PDCAとOODA、二つのループを効果的に活用しよう

このように、PDCAとOODAは、それぞれ異なるサイクルの中で役割を果たし、高速なフィードバックと大局的な視点を両立させることで、より良い結果を生み出すことが可能となります。PDCAとOODAを理解し、適切に組み合わせて使うことで、自身の成長や組織の改善に大いに貢献できるはずです。

その一方で、PDCAの中のプランを短期間で変えてしまう、大方向が定まっていないままOODAループだけを回すといった行為は、組織の浸透や方向性の共有を阻害し、結果的には成長や改善を遅らせてしまう可能性があります。
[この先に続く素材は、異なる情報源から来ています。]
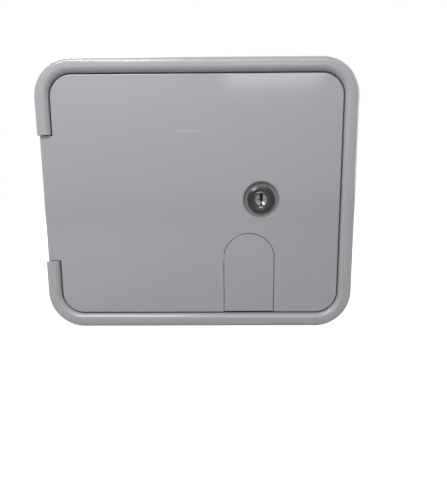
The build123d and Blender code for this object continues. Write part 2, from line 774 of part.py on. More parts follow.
# Lock nut: a thin hexagon nut on the lock's thread, behind the door
nut_front = recess_back - lock_washer_thickness
with BuildPart() as lock_nut:
    with BuildSketch(at_height(nut_front - lock_nut_thickness)) as nut_outline:
        with Locations((lock_x, lock_z)):
            RegularPolygon(lock_nut_width / 2, 6, major_radius=False)
            Circle(lock_barrel_radius + pin_fit, mode=Mode.SUBTRACT)
    extrude(amount=lock_nut_thickness)
    chamfer(lock_nut.faces().sort_by(Axis.Y)[-1].outer_wire().edges(), length=lock_nut_chamfer)

lock_nut.part.label = "lock_nut"
export_step(lock_nut.part, "parts/lock_nut.step")

# Stop washer: turns with the plug, and its ear meets the body's lug at each end of the quarter turn
with BuildPart() as stop_washer:
    with BuildSketch(at_height(stop_back)) as stop_outline:
        with Locations((lock_x, lock_z)):
            Circle(stop_washer_radius)
        with Locations((lock_x, lock_z - stop_ear_reach / 2)):
            Rectangle(stop_ear_width, stop_ear_reach)
        with Locations((lock_x, lock_z)):
            Rectangle(drive_square + 2 * drive_gap, drive_square + 2 * drive_gap, mode=Mode.SUBTRACT)
    extrude(amount=stop_washer_thickness)

stop_washer.part.label = "stop_washer"
export_step(stop_washer.part, "parts/stop_washer.step")

# Cam: a flat steel bar on the plug's square, upright while unlocked, behind the strike when turned
with BuildPart() as lock_cam:
    with BuildSketch(at_height(cam_back)) as cam_outline:
        with Locations((lock_x, lock_z)):
            Circle(cam_root_radius)
        with Locations((lock_x, lock_z + cam_reach - cam_tip_radius)):
            Circle(cam_tip_radius)
        make_hull()
        with Locations((lock_x, lock_z)):
            Rectangle(drive_square + 2 * drive_gap, drive_square + 2 * drive_gap, mode=Mode.SUBTRACT)
    extrude(amount=cam_thickness)

lock_cam.part.label = "lock_cam"
export_step(lock_cam.part, "parts/lock_cam.step")

# Cam washer: a split spring washer under the screw's head
with BuildPart() as cam_washer:
    with BuildSketch(at_height(cam_washer_back)) as cam_washer_ring:
        with Locations((lock_x, lock_z)):
            Circle(cam_washer_radius)
            Circle(cam_screw_radius + drive_gap, mode=Mode.SUBTRACT)
        with Locations((lock_x + cam_washer_radius / 2, lock_z)):
            Rectangle(cam_washer_radius, cam_washer_split, mode=Mode.SUBTRACT)
    extrude(amount=cam_washer_thickness)

cam_washer.part.label = "cam_washer"
export_step(cam_washer.part, "parts/cam_washer.step")

# Cam screw: a cheese head screw with a cross recess, in the plug's rear end
with BuildPart() as cam_screw:
    with BuildSketch(lock_turning_plane()) as screw_section:
        head_back = cam_washer_back - cam_screw_head_height
        with BuildLine():
            Polyline(
                (0, head_back),
                (0, drive_back + cam_screw_depth - end_play),
                (cam_screw_radius, drive_back + cam_screw_depth - end_play),
                (cam_screw_radius, cam_washer_back),
                (cam_screw_head_radius, cam_washer_back),
                (cam_screw_head_radius, head_back),
                close=True,
            )
        make_face()
    revolve(axis=lock_axis)
    with BuildSketch(at_height(head_back)) as cross_recess:
        with Locations((lock_x, lock_z)):
            Rectangle(cam_screw_slot_width, cam_screw_head_radius)
            Rectangle(cam_screw_head_radius, cam_screw_slot_width)
    extrude(amount=cam_screw_slot_depth, mode=Mode.SUBTRACT)

cam_screw.part.label = "cam_screw"
export_step(cam_screw.part, "parts/cam_screw.step")
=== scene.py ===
from math import asin, cos, pi, radians, sin

import bmesh
import bpy
from mathutils import Matrix, Vector


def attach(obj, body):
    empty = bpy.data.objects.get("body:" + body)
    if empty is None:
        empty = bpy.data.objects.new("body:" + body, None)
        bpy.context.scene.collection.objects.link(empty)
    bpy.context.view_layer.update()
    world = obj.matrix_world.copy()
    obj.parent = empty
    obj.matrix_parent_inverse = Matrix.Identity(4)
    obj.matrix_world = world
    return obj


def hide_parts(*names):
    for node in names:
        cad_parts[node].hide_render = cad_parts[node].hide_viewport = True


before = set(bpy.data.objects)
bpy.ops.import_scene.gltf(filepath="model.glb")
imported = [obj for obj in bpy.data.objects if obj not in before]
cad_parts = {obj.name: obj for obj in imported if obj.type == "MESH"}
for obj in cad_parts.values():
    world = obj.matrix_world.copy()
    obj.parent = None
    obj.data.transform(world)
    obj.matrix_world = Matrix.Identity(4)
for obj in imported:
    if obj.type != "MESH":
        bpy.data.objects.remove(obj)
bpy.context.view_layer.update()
MM = 0.001


# Frame: the moulded surround that is screwed to the vehicle's side wall. It is one light grey
# plastic moulding: a hollow rolled bead, a ledge that takes the gasket and the screws, and a collar
# that lines the cut-out and carries the strike. An outline is a width, a height and a corner radius.
OPENING = (209.0, 174.8, 16.5)
BEAD_WIDTH, BEAD_HEIGHT, BEAD_WALL = 10.0, 12.0, 2.5
OUTER_ROUND, OUTER_STEPS = 3.4, 8
CROWN_ROUND, CROWN_SLOPE, CROWN_STEPS = 13.0, radians(7.7), 4
ROLL_WIDTH, ROLL_FALL, ROLL_STEPS = 3.9, 3.0, 10
ROLL_FOOT, LEDGE_HEIGHT = 8.0, 2.5
COLLAR_INSIDE, COLLAR_OUTSIDE, COLLAR_DEPTH = (180.0, 145.8, 8.0), (185.0, 150.8, 10.5), 25.0
TAB_CENTRE, TAB_HEIGHT, TAB_PLAY = -0.7, 90.6, 0.5
HINGE_X, HINGE_OUT = -110.4, 6.0
CORNER_STEPS = 16
SAME_PLACE = 0.001 * MM
AGAINST_WALL = Matrix.Rotation(radians(90), 3, "X")


def outline_ring(bm, width, height, corner, out):
    """A closed ring of edges at this height above the wall: a rectangle with rounded corners."""
    corners = bmesh.ops.create_grid(bm, x_segments=1, y_segments=1, size=0.5)["verts"]
    bmesh.ops.scale(bm, vec=(width * MM, height * MM, 1), verts=corners)
    bmesh.ops.rotate(bm, matrix=AGAINST_WALL, verts=corners)
    bmesh.ops.translate(bm, vec=(0, -out * MM, 0), verts=corners)
    rounded = bmesh.ops.bevel(
        bm, geom=corners, offset=corner * MM, offset_type="OFFSET", segments=CORNER_STEPS,
        profile=0.5, affect="VERTICES", material=-1,
    )
    sheet = rounded["verts"][0].link_faces[0]
    ring = list(sheet.edges)
    bmesh.ops.delete(bm, geom=[sheet], context="FACES_ONLY")
    return ring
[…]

大方向を定め、それを基に具体的な行動をプランニングし、その実行と検証を高速に行うことが求められます。

結局のところ、PDCAとOODAの両方が必要となるのです。PDCAは、大きな目標に向けた具体的なプランを描き、それを実行し、結果を評価し、改善するための枠組みです。一方、OODAは、実行の中で起こる変化に迅速に対応し、戦略を最適化するためのフレームワークです。この二つを適切に組み合わせることで、目標達成に向けて最善の行動をとることができるのです。

最後に、常に大方針は浸透させ、全てのメンバーが理解していることを確認しながら、PDCAとOODAのループを回すことが重要です。そのためには、大方針を定めたらすぐにそれを変えるのではなく、一定期間はその方針を維持し、それに基づいてOODAループを回していくことが求められます。